In India, the offence of marital rape is not a criminal offence under the IPC. This is by virtue of an exception provided by the legislators under the definition of rape (Section 375 of IPC), which reads as follows: “Sexual intercourse by a man with his own wife, the wife not being under fifteen years of age, is not rape”.

The Supreme Court had in 1992[1], held that “it is not possible to believe that when a married woman has sex with her husband in the privacy of their bed-room she would suffer abrasions on her body and the vaginal walls.”

Very recently, in 2015, the Supreme Court refused to entertain a woman’s plea to declare marital rape a criminal offence, saying it wasn’t possible to order a change in the law for one person.[2]

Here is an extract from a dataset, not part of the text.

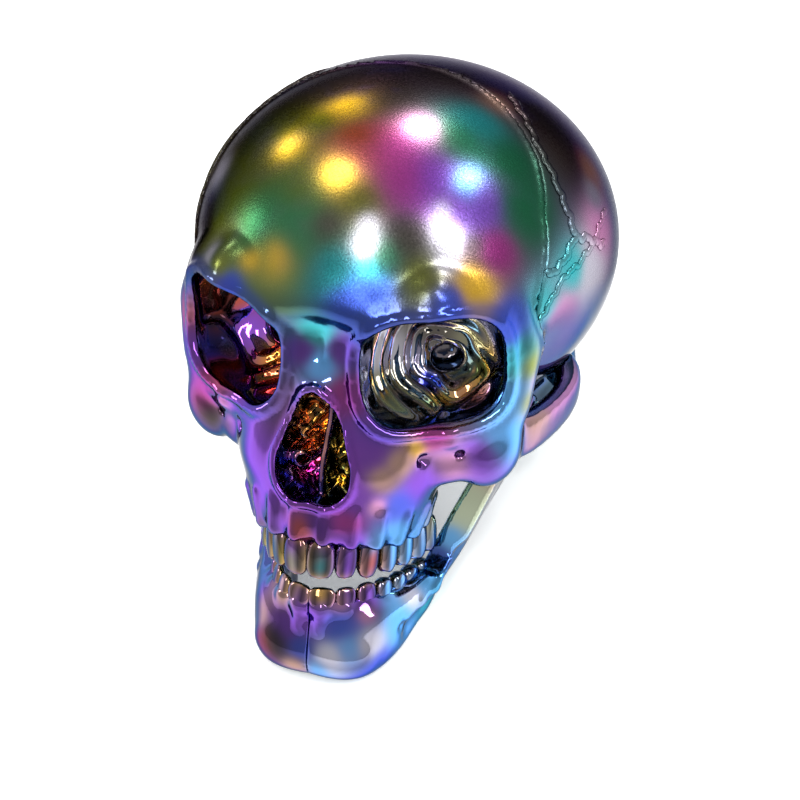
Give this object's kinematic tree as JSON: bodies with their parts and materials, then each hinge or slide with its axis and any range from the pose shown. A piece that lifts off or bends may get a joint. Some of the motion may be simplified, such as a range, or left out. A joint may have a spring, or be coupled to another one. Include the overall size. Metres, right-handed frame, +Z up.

However, three groups of women are protected against marital rape in India in the following manner:

1) Rape on women below the age of 12 years (Exception 2 to Section 375 and Section 376 of IPC)- offence punishable with rigorous imprisonment for a term which shall not be less than ten years but which may be for life and shall also be liable to fine

2) Women above the age of 12 years and below the age of 15 years (Section 376 of IPC)-offence punishable with imprisonment of either description for a term which may extend to two years or with fine or with both

3) Women living separately from husband under a decree of separation or under any custom or usage (Section 376A)- offence punishable with imprisonment of either description for a term which may extend to two years and shall also be liable to fine

Also, Section 498A of IPC has made cruelty to wife an offence. However, this provision has only protected them against “perverse sexual conduct by the husband”. The parameter for the same has not been discussed much by the courts.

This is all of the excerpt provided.